Legitimate "work from home" opportunities while living abroad?
November 12, 2007 8:41 AM   Subscribe

What are some legitimate "work at home" opportunities for someone looking for something to do while in "early/semi" retirement and living abroad?

I know the topic has been discussed here previously, but usually in the context of work at home while living in the US. My question is more along the lines of what opportunities are there for "remote work" or "work at home" while living abroad?

One of my acquaintances has recently moved/retired to South America. The recent dollar crunch means she may have to supplement her pension income. She has some health issues, so working from home is the only realistic choice.

She has a law degree and used to work in the financial sector but has been out of that for a few years now. She has OK (but not great) computer skills and has high-speed Internet at home (typicaly latency back to US is in the 100ms range). Unfortunately, she has some hearing problems, so transcription work may not be an option. On the plus side, she is fluent in multiple languages (English, Spanish, Portuguese and French).

Any suggestions for legitimate work that she can get involved into?

Thanks in advance!
posted by fsmontenegro to Work & Money (6 answers total) 5 users marked this as a favorite
 
She might want to look at translation work. The major companies (SDL, L10nbridge, WeLocalize) hire freelancers.
posted by Bernt Pancreas at 9:47 AM on November 12, 2007 [1 favorite]

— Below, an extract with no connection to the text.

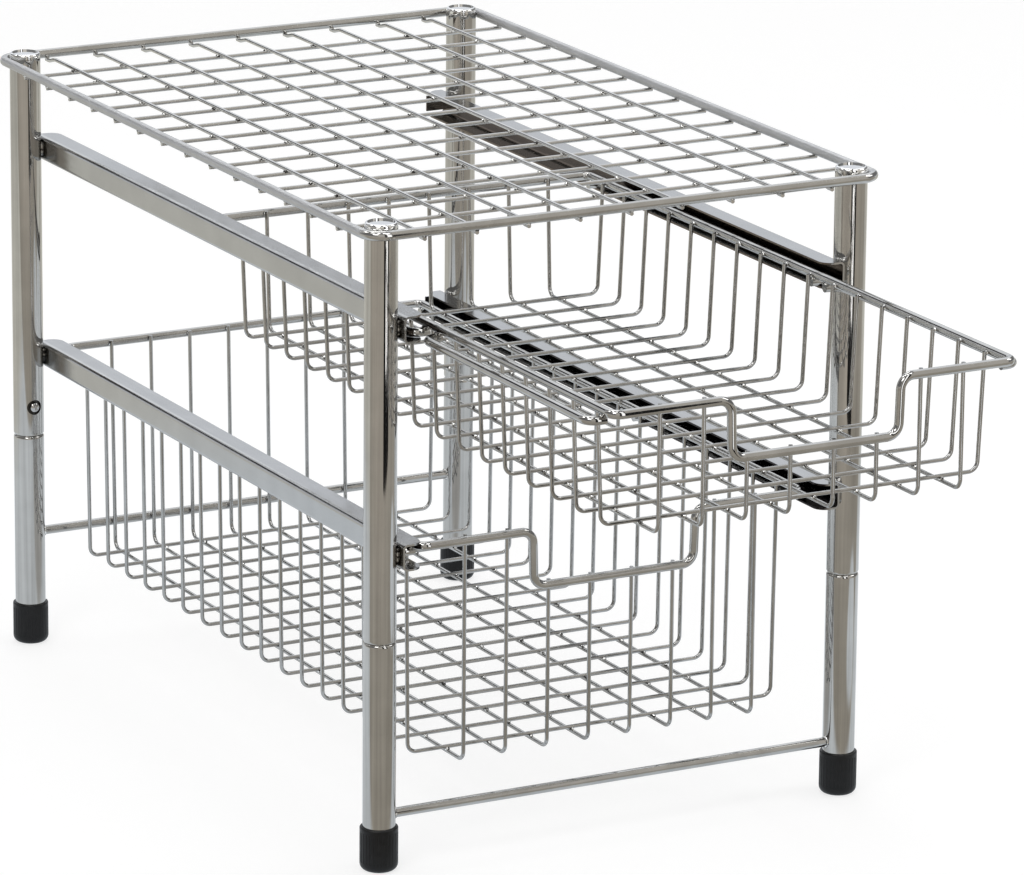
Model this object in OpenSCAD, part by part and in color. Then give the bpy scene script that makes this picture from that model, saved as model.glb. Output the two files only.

Depending on how her hearing is, teaching English remotely may be an option as well. I can't remember the companies' names right now, but there are a few companies doing online English instruction (I think mainly for Korean & Taiwanese students). I looked into that a while ago, and it seems like the pay is around $10/hr, with the catch being an uncertain number of hours/wk.

Maybe worth checking out...
posted by allen8219 at 10:19 AM on November 12, 2007


Does she have any teaching experience? With a law degree, she may be able to teach online for an undergraduate program that requires a basic course in government, business law, or so on. The larger ones hire a fair amount of adjuncts.
posted by ejaned8 at 10:54 AM on November 12, 2007


Phone sex.

There are tons of granny lines.
posted by InnocentBystander at 11:45 AM on November 12, 2007


As you point out, the question has been asked numerous times before.

I think they might be helpful- often working from home in the states correlates with working from home abroad, especially when the majority of the responses deal with the interwebs.

Check out this, this, this, this, this, this, this.

There's more, but I'm tired of typing "this"

I'm pretty sure I saw a similar post two days ago, but can't dredge it up. If your friend is uninterested in the sex operator positions (and the long distance might add up from S. America) what about Amazon Mechanical Turk? You do very simple things and earn small amounts of money. If she's speedy, that might be enough?
posted by arnicae at 3:08 PM on November 12, 2007 [2 favorites]


Consulting. She can make much more per hour than at these other jobs. She probably won't have trouble working without a visa, since it's a business endeavour (IANAL). She could do research, writing, financial planning, all sorts of things, since she has an LLB. I'm in Canada, but I've done consulting for companies in other countries.